We are, gentlemen, your friends and obliged humble servants,
Per order of the Committee of Donations.
P.S. -We have just now, by Captain Sheppard, from London, received His Majesty’s proclamation for dissolving the late Parliament of Great Britain, whose conduct respecting America will be remembered with horror through all succeeding generations.
Source: Ms in Committee of Donations Letterbook, Boston: Massachusetts Historical Society, Ms. N-2038 Tall, pp. 58-60. Published in Frothingham, Richard Life and Times of Joseph Warren. Boston: Little, Brown, & Co., 1865, pp. 391-393.
Commentary: Joseph Warren, on behalf of the Committee of Donations, thanks the Middletown, Connecticut Committee of Correspondence for its donation to the Town of Boston. Warren’s combination of a crisp vision for the assertion of American Liberty, exposition of the requirements of the moment within the bigger picture, and projection of an appealing personality, are attributes on display in this letter.

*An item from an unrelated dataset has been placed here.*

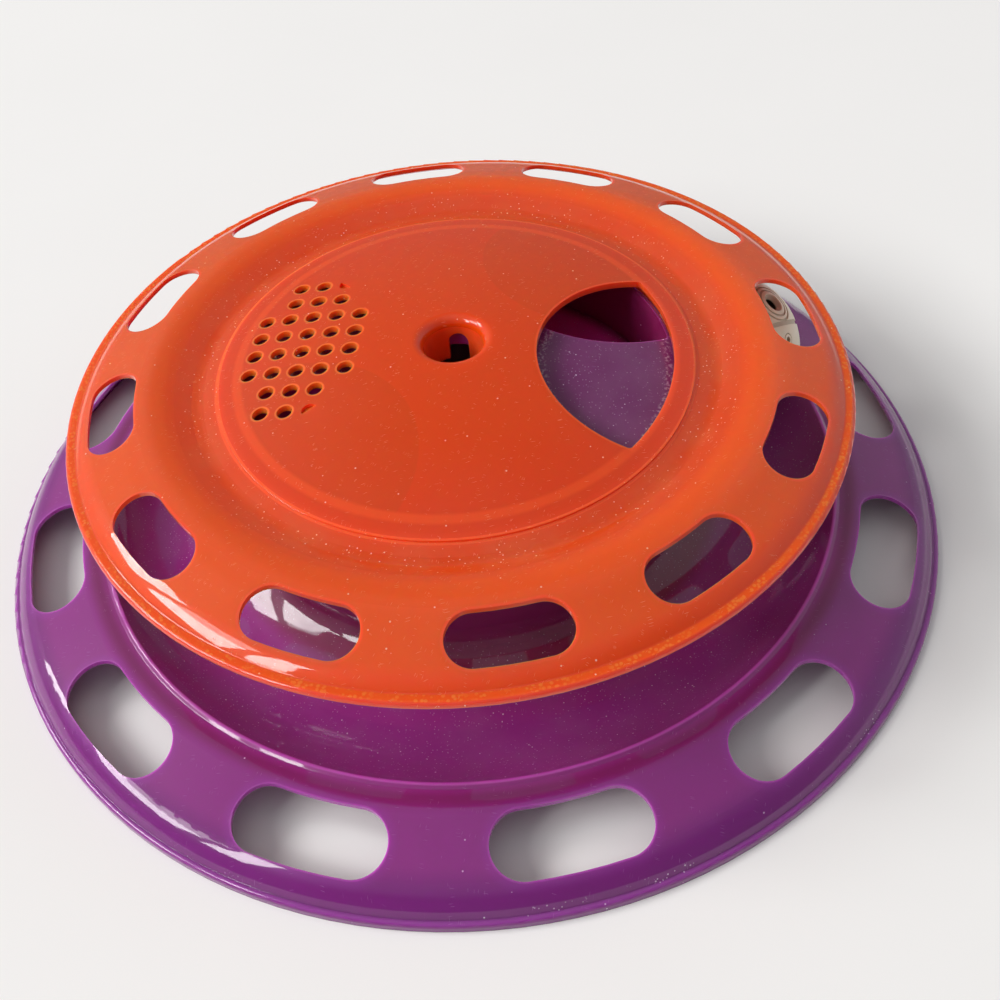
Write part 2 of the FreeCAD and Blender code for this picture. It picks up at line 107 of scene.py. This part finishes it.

The Committee of Donations was established in 1774 by the Town of Boston to receive and distribute donations in kind and money to relieve distressed townspeople whose livelihoods were disrupted by the Port Bill. The committee morphed in purpose and membership over time and circumstances. As the winter of 1774-1775 arrived and wore on, the Committee of Donations functioned as an arm of the Massachusetts Provincial Congress, and then, after the outbreak of fighting on April 19, 1775, as the supply and logistics function of the provincial army. One can trace some of the roots of the Continental Army quartermaster organization in the Boston Committee of Donations.